The A300 did, for a while, transition to the transatlantic market, operating flights out of East Coast airports like JFK to European airports like London Heathrow. It was also used on some trunk domestic links which was a useful way of moving the fleet between bases.

 

Crash of American Flight 587

On November 12, 2001, an American Airlines A300 crashed shortly after departing New York JFK airport on a flight to Santo Domingo in the Dominican Republic, operating as flight AA587.

This occurred only a month after the devastating September 11 attacks on New York and Washington, and many initially thought there might be a terrorist link.

The aircraft ploughed into the neighbourhood of Belle Harbour in Queens, killing all 260 passengers and crew, plus 5 people on the ground.

Investigations eventually determined that the aircraft crashed as a result of difficulties encountered by the crew while flying through wake turbulence from a Boeing 747 which departed JFK shortly before they took off. The excessive rudder movements by the first officer flying the A300 were extreme enough to cause the entire vertical tail fin to snap off, resulting in the aircraft crashing.

 

When Did American Retire the A300?

N14077 - A300 - American Airlines - MIA

The last Airbus A300 was retired from American Airlines’ fleet in 2009, after 21 years of service with the carrier.

The final flight was a trip from Miami to New York JFK on 24 August that year, with 150 guests on board to celebrate the event.

“For those of us that flew the A300 at American Airlines, it was an aircraft that stole our hearts,” said Delvin Young, American Airlines Chief Pilot – Flight Test. “It was more than an airplane, it was also the character and personality of the people that flew and worked it.
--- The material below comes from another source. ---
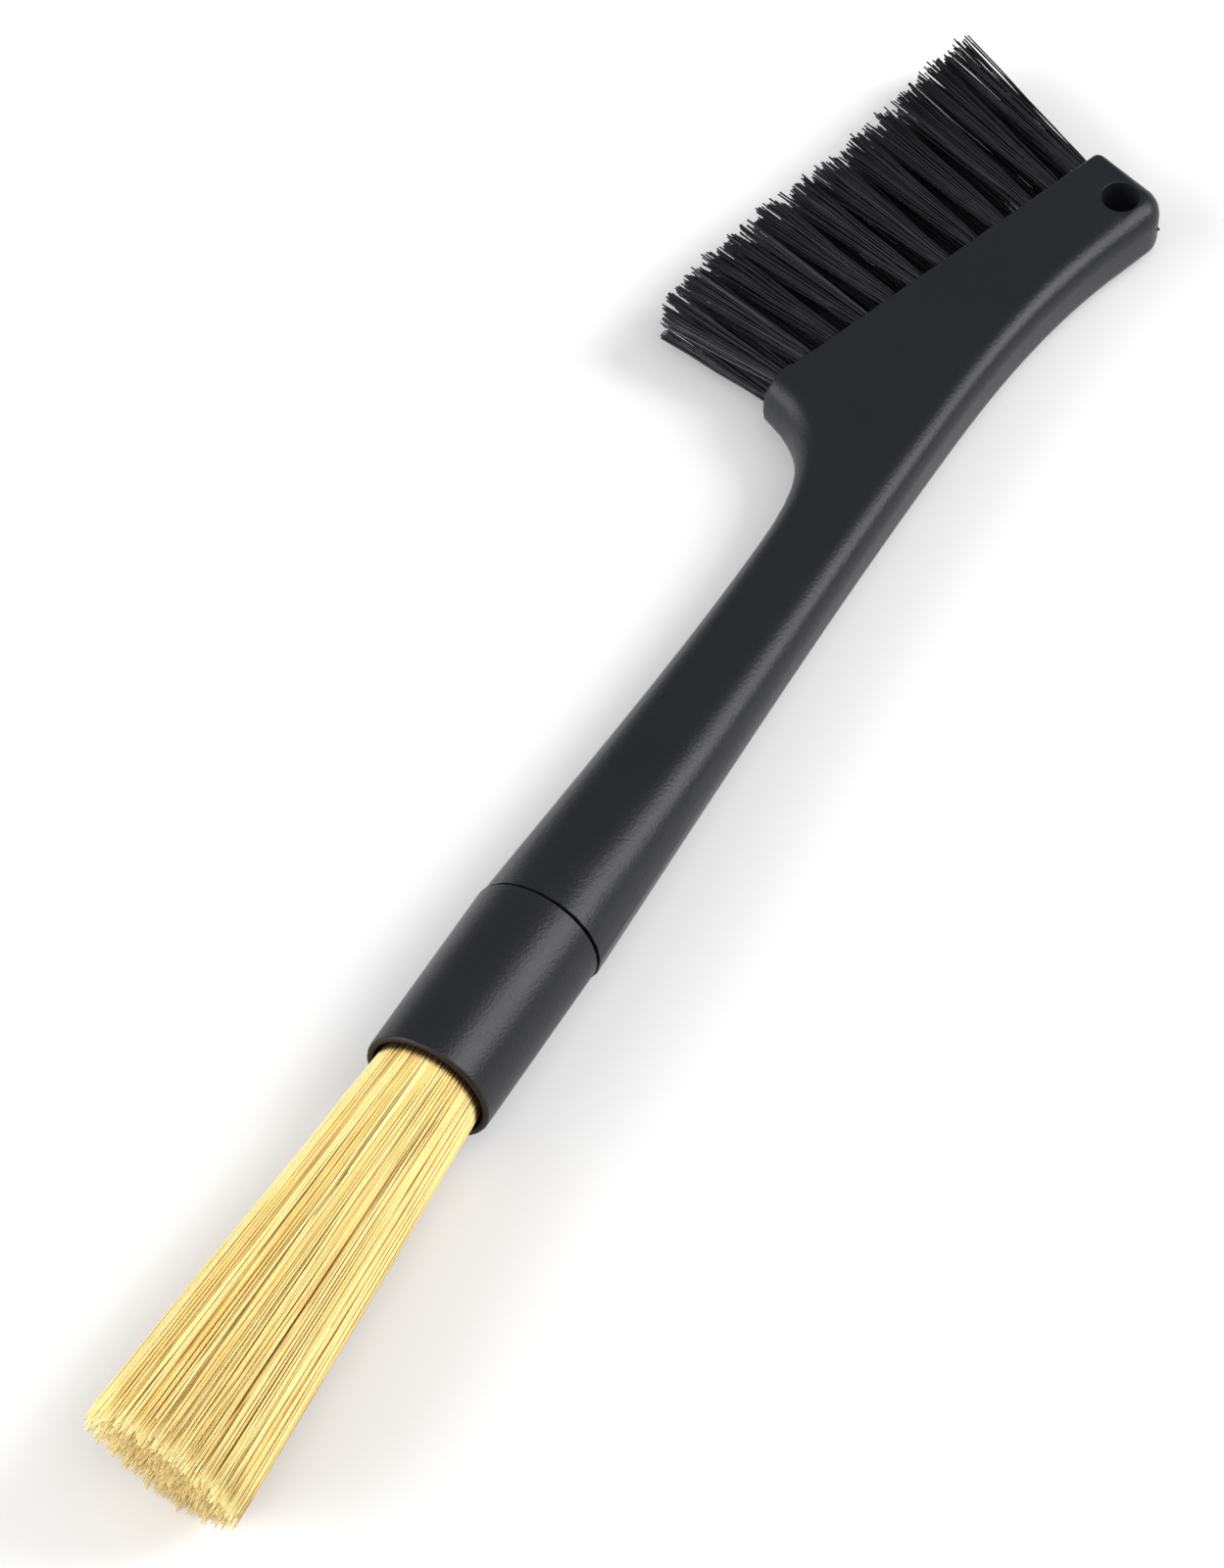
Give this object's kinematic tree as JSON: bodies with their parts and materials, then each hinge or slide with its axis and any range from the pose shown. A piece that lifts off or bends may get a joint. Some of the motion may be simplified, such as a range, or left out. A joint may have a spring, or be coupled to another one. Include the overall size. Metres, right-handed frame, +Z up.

We were an airline within the airline. We were, and are still, a family – including our friends at Airbus. We took two great teams and created airline history.”

 

Where are American Airlines’ A300s Now?

Roswell (ROW) 11.09.2010

When American retired its Airbus A300 fleet between 2008-09, all of the aircraft were sent to storage.

Surprisingly, there was no uptake for the aircraft among other airlines or for cargo conversions.
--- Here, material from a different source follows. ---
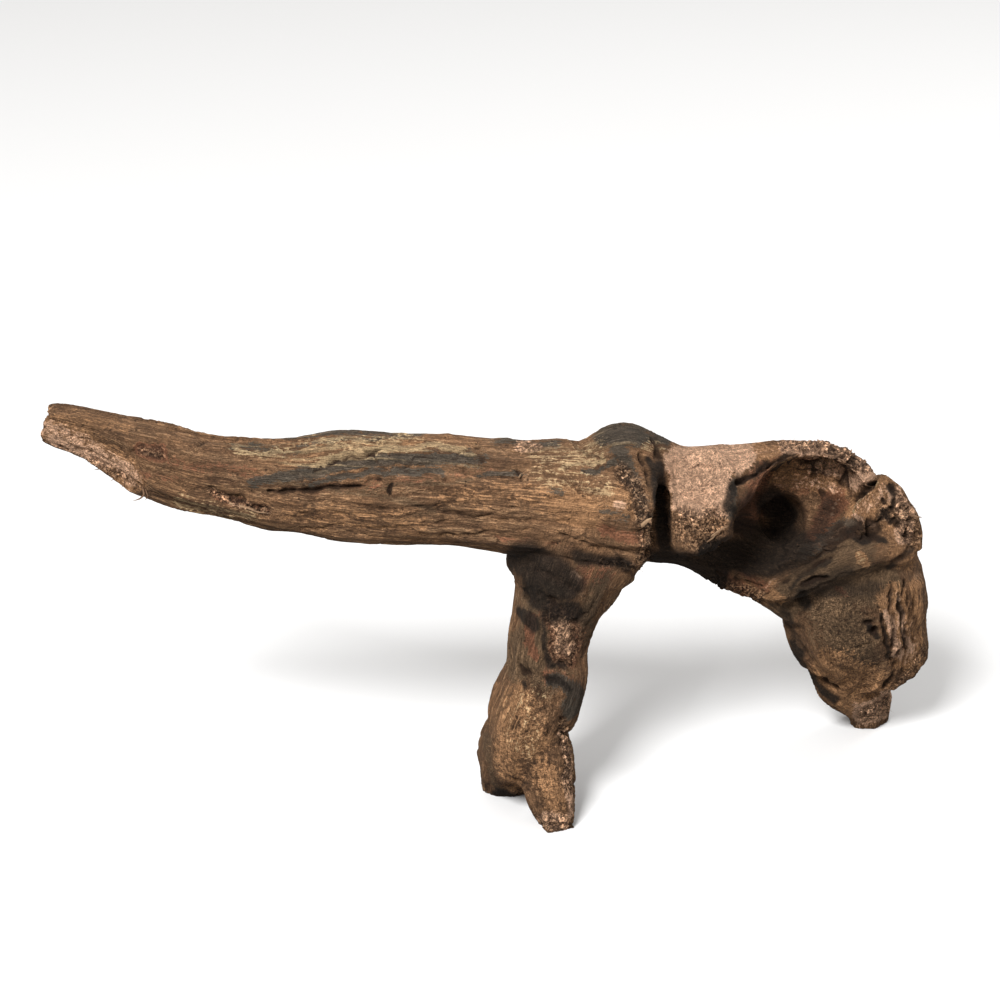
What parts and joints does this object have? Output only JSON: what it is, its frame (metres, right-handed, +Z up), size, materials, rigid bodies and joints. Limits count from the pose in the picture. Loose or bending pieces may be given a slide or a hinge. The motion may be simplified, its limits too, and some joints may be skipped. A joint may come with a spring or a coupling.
{
  "type": "driftwood",
  "caption": "Weathered root that stands on three low points: a long tapering stem, a short leg with toe and heel, and a hollow crown whose broken end forms the far foot.",
  "frame": {"origin": "middle of the floor plan, at the height of the surface that the root stands on", "axes": "+X along the stem from its thin end to the hollow crown, +Y from the side that the hollow opens to, to the back, +Z up"},
  "size_m": [0.4085, 0.1139, 0.201],
  "materials": {
    "driftwood": "dry, weathered, unfinished wood with torn, splintery ends"
  },
  "bodies": {
    "root": {"driftwood": "driftwood"}
  },
  "joints": []
}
Most of the fleet were sent to Roswell, NM, where American traditionally stores its retired types. A few went to Victorville, Tulsa and Greenwood Leflore airports.

Many of the A300s have by now been scrapped, but a few still exist, waiting their turn.

 

 

I flew on one American Airlines A300, between Orlando and Miami, in 1993. However, for a while I remember them being common sights at London Heathrow when they were used on transatlantic services between the US East Coast and Europe.

Did you fly an American Airlines A300?

 

 

Author

You may also like

3 comments

Christopher Frey February 4, 2021 - 9:59 am

I did fly the following : AA A300-600 : 02.03.1994 MIA-MBJ N70054, 26.12.1995 SJU-MIA N14077, 28.12.1995 UVF-SJU N40064 and 23.12.1999 SJU-MIA N7076A.

Reply
MERVYN CROWE February 5, 2021 - 2:12 am

Only had the one A300 flight with AA, 26/06/94 (my birthday too) A300-605 N14061AA MCO/MIA. It was an absolute shocker, we taxied out behind a long line of departing traffic, so taxying for ages, then head of the queue, change of runway, more taxying, then the aircon. stopped working, so a very hot stuffy cabin, our youngest, aged 5 started to overheat, just a terrible flight, cabin crew were useless and very little communication from the flight deck. Took off in turbulent conditions and basically all the way to MIA. Our only ”light” moment was a chap sitting in front of us, with a pet green lizard crawling round his neck, which kept our three children amused !
Glad to get off it, and board our 767-300 for our flight to LHR. So, yes a bad memory on that one.
Have had other A300 and A310 flights that were all fine.

Reply
Steve Griffin February 10, 2021 - 6:38 pm

As a side note, only the last two AA A300’s were delivered in bare metal. All the previous A-300’s were painted grey and then converted after Airbus worked out how to polish the finish.